Should I compare plans using my expected data usage or the carrier's included data?
Use your expected real usage. The included allowance only matters when matched against how much data you actually consume. If you usually exceed the allowance, the plan's advertised price may be misleading.
What does break-even data usage mean?
It is the approximate monthly usage level where the modeled total cost of the two plans becomes equal. Below that level one plan may be cheaper, while above it the other plan may become the better deal.
Does this calculator tell me which carrier has better coverage?
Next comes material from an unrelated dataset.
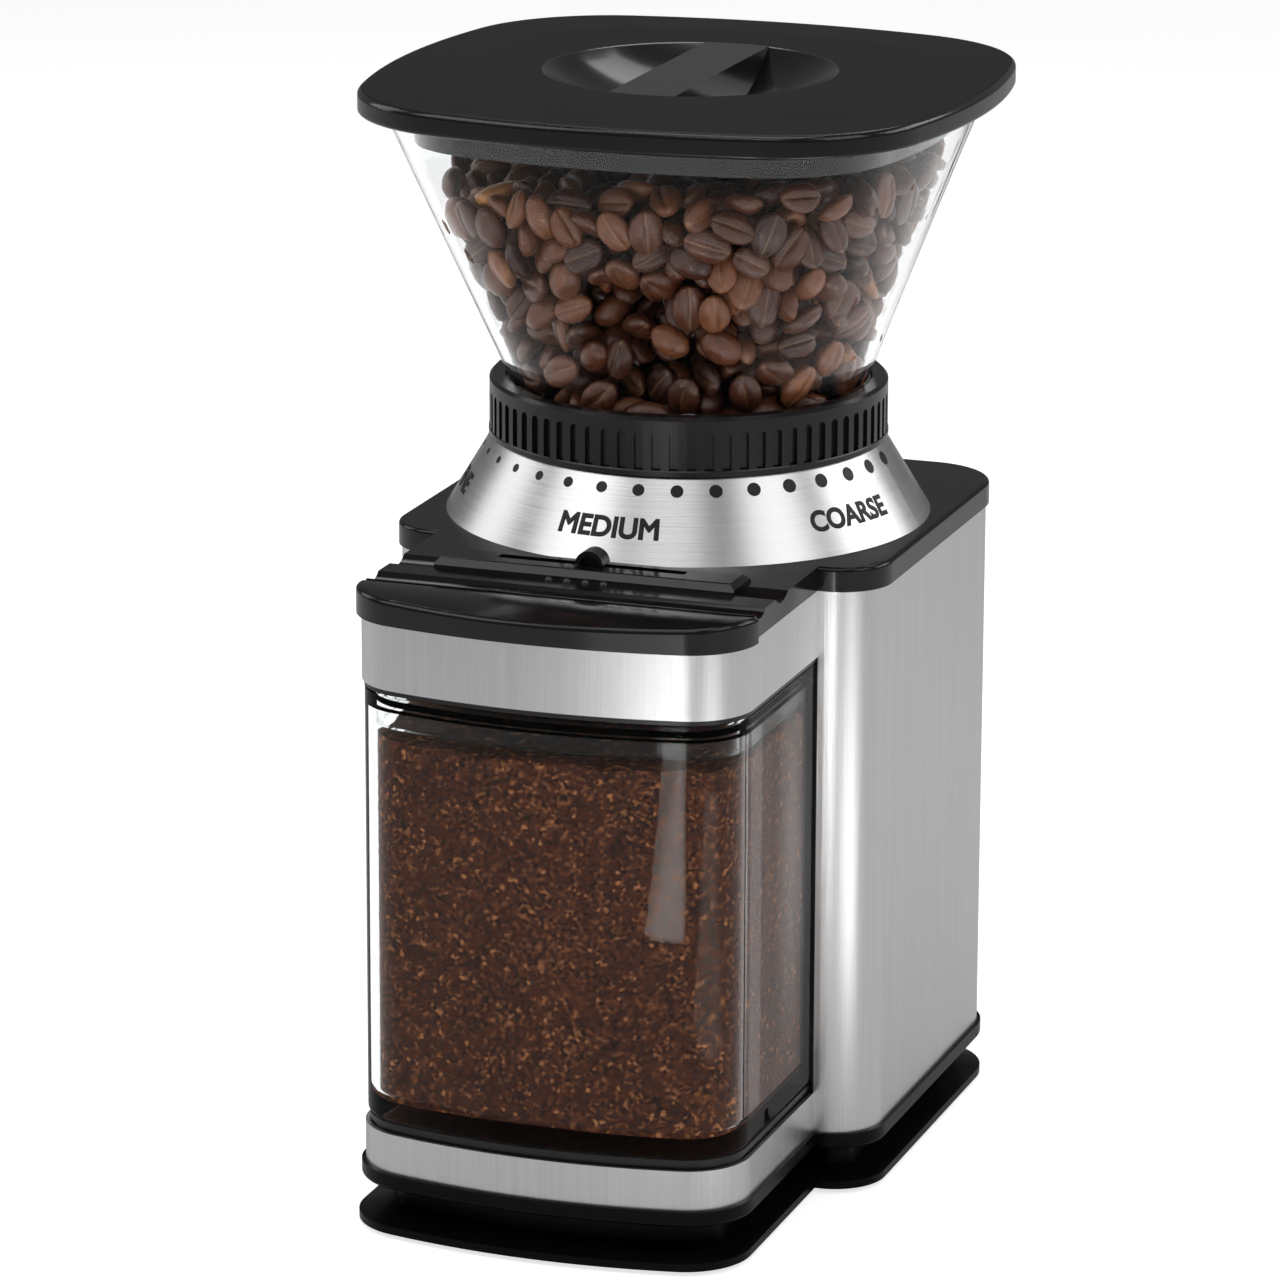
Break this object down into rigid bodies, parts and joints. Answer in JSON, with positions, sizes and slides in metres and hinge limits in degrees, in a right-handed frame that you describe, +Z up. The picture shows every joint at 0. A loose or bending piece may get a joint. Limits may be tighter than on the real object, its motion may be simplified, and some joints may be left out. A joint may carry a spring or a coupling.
{
  "type": "burr coffee grinder",
  "caption": "Electric burr coffee grinder with a clear lidded bean hopper, a ribbed grind selector ring over a dial cone, and a clear jar for the grounds.",
  "frame": {"origin": "on the bench under the middle of the overall box", "axes": "+Z up, -Y towards the user at the front with the start bar and the grounds jar, +X to the right seen from the front"},
  "size_m": [0.152, 0.193, 0.273],
  "materials": {
    "black_plastic": "satin moulded ABS",
    "gloss_black": "polished",
    "soft_black": "fine satin grain",
    "brushed_steel": "vertical brushing",
    "clear_plastic": "clear polished acrylic",
    "rubber": "matt",
    "burr_steel": "machined",
    "shaft_steel": "ground",
    "gear_nylon": "moulded nylon",
    "frame_plastic": "glass-filled nylon",
    "bronze": "sintered",
    "zinc": "zinc plated",
    "board": "circuit board",
    "grey_parts": "moulded component bodies",
    "magnet": "ferrite",
    "copper": "wound copper and laminations"
  },
  "bodies": {
    "housing": {"rubber_feet": "rubber", "base_plate": "gloss_black", "cord_spool": "gloss_black", "base_lip": "gloss_black", "steel_wrap": "brushed_steel", "chassis": "black_plastic", "cord_gland": "rubber", "lower_band": "brushed_steel", "upper_band": "brushed_steel", "jar_shelf": "black_plastic", "head_tray": "black_plastic", "top_cover": "gloss_black", "slider_bezel": "gloss_black", "timer_board": "board", "start_switch": "grey_parts", "slide_pot": "grey_parts", "dial_cone": "brushed_steel", "adjust_collar": "frame_plastic", "grind_chamber": "frame_plastic", "grounds_chute": "frame_plastic", "idler_axle": "shaft_steel", "gear_plate": "frame_plastic", "chamber_deck": "frame_plastic", "shaft_bushes": "bronze", "motor_can": "zinc", "motor_end_cap": "frame_plastic", "motor_bearings": "bronze", "motor_magnets": "magnet", "carbon_brushes": "grey_parts", "power_board": "board", "board_parts": "grey_parts", "jar_switch": "grey_parts", "hopper_switch": "grey_parts", "detent_leaf": "shaft_steel", "housing_screws": "zinc", "start_spring": "shaft_steel"},
    "start_bar": {"start_bar": "gloss_black"},
    "cup_slider": {"cup_slider": "black_plastic"},
    "jar": {"grounds_jar": "clear_plastic", "jar_lid": "clear_plastic"},
    "jar_interlock": {"jar_plunger": "grey_parts"},
    "hopper_interlock": {"hopper_plunger": "grey_parts"},
    "selector": {"grind_ring": "soft_black"},
    "hopper": {"hopper": "clear_plastic"},
    "hopper_lid": {"hopper_lid": "soft_black"},
    "upper_burr_set": {"upper_burr": "burr_steel", "burr_holder": "frame_plastic"},
    "motor_rotor": {"rotor_shaft": "shaft_steel", "rotor_core": "copper", "motor_pinion": "shaft_steel", "cooling_fan": "gear_nylon"},
    "idler": {"idler_gear": "gear_nylon"},
    "burr_drive": {"burr_shaft": "shaft_steel", "lower_burr": "burr_steel", "burr_carrier": "frame_plastic", "burr_nut": "zinc", "burr_gear": "gear_nylon"}
  },
  "joints": [
    {"name": "start_press", "type": "slide", "parent": "housing", "child": "start_bar", "axis": [0, 0, -1], "range_m": [0, 0.001], "stiffness_N_per_m": 1200, "springref_m": -0.0012, "deforming": ["start_spring"]},
    {"name": "cup_slide", "type": "slide", "parent": "housing", "child": "cup_slider", "axis": [1, 0, 0], "range_m": [-0.02, 0.02]},
    {"name": "jar_slide", "type": "slide", "parent": "housing", "child": "jar", "axis": [0, -1, 0], "range_m": [0, 0.08]},
    {"name": "jar_interlock_press", "type": "slide", "parent": "housing", "child": "jar_interlock", "axis": [0, 1, 0], "range_m": [0, 0.002], "stiffness_N_per_m": 300, "springref_m": -0.001},
    {"name": "hopper_interlock_press", "type": "slide", "parent": "housing", "child": "hopper_interlock", "axis": [0, 0, -1], "range_m": [0, 0.0015], "stiffness_N_per_m": 300, "springref_m": -0.001},
    {"name": "grind_turn", "type": "hinge", "parent": "housing", "child": "selector", "pos_m": [0, 0.0205, 0.19], "axis": [0, 0, 1], "range_deg": [-90.95, 90.95]},
    {"name": "hopper_lift", "type": "slide", "parent": "selector", "child": "hopper", "axis": [0, 0, 1], "range_m": [0, 0.08]},
    {"name": "lid_lift", "type": "slide", "parent": "hopper", "child": "hopper_lid", "axis": [0, 0, 1], "range_m": [0, 0.06]},
    {"name": "burr_adjust", "type": "slide", "parent": "selector", "child": "upper_burr_set", "axis": [0, 0, 1], "range_m": [-0.00052, 0.00052]},
    {"name": "motor_spin", "type": "hinge", "parent": "housing", "child": "motor_rotor", "pos_m": [0, 0.0545, 0.07], "axis": [0, 0, 1], "continuous": true},
    {"name": "idler_spin", "type": "hinge", "parent": "housing", "child": "idler", "pos_m": [0.02225, 0.0375, 0.11], "axis": [0, 0, 1], "continuous": true},
    {"name": "burr_spin", "type": "hinge", "parent": "housing", "child": "burr_drive", "pos_m": [0, 0.0205, 0.12], "axis": [0, 0, 1], "continuous": true}
  ],
  "couplings": [
    {"joint": "burr_adjust", "follows": "grind_turn", "m_per_rad": 0.00031831},
    {"joint": "idler_spin", "follows": "motor_spin", "ratio": -0.33333},
    {"joint": "burr_spin", "follows": "motor_spin", "ratio": 0.11111}
  ]
}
No. It compares cost, not network quality. Coverage, congestion, throttling, and hotspot rules can all change which plan is better for you even if the total price looks lower on paper.
Why does the first bill matter if I am mainly comparing monthly price?
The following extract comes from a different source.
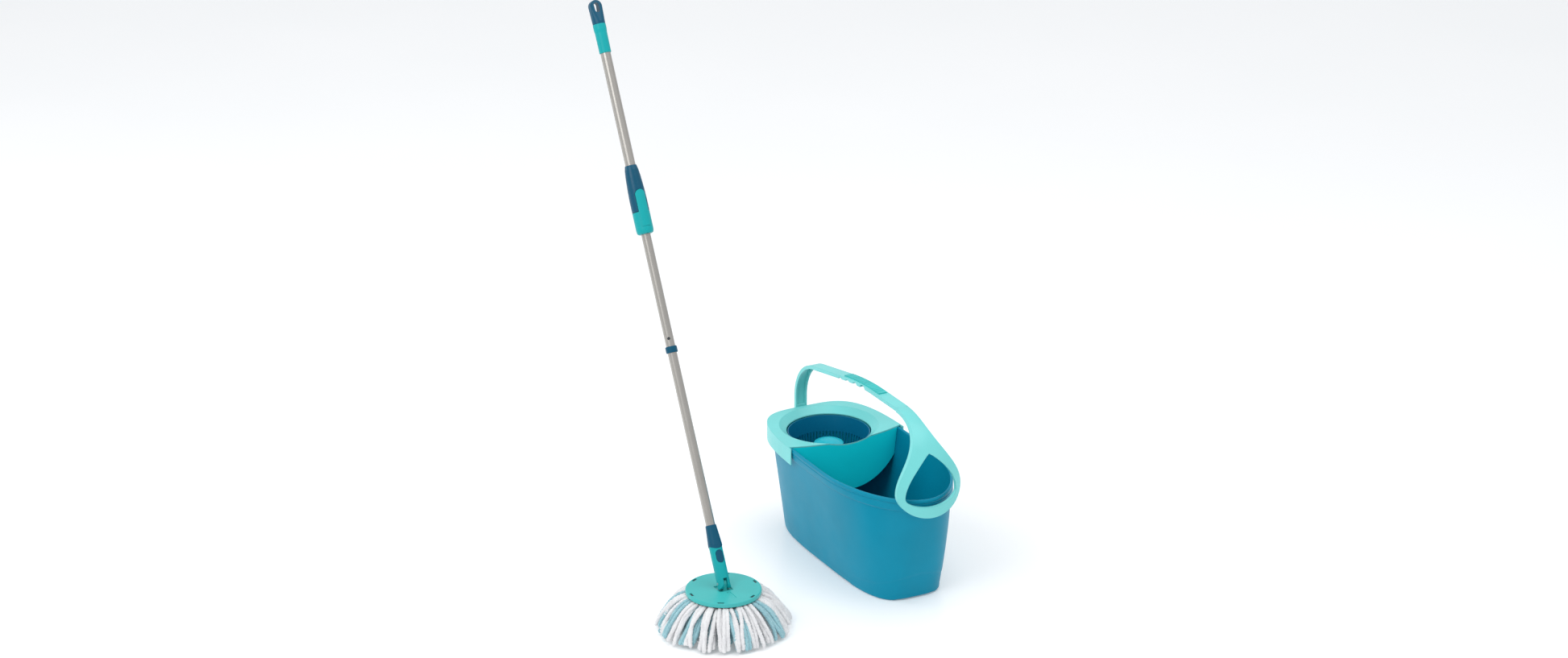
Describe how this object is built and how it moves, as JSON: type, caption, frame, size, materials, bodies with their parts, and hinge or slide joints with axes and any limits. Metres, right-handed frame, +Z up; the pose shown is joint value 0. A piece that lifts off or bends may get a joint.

Because switching often involves activation charges, SIM fees, and device or upfront handset costs that hit before the lower monthly rate has time to pay you back. A plan can be cheaper over 24 months and still require more cash than you want to commit today.
Should I compare phone plans at one usage level or several?
Several is better when your usage changes from month to month. Checking a lighter month, your expected month, and a heavier month can show whether the cheaper plan is stable or only wins under one narrow usage assumption.
How should I compare a family plan with a single-line or prepaid plan?
Compare the real per-line cost that applies to your household, not the carrier's one-line marketing price. Include line-specific taxes, shared-data assumptions, device payments, and any required annual prepay or autopay discount conditions before deciding that a family or prepaid plan is truly cheaper.
Does an unlimited data plan always beat a capped plan for heavy users?
Not always, but heavy users should be skeptical of low-cap plans with steep overage pricing. This calculator shows the break-even data usage where the cheaper plan can flip. After that, check whether the unlimited offer has hotspot caps, deprioritization thresholds, or speed restrictions that matter more than the sticker price.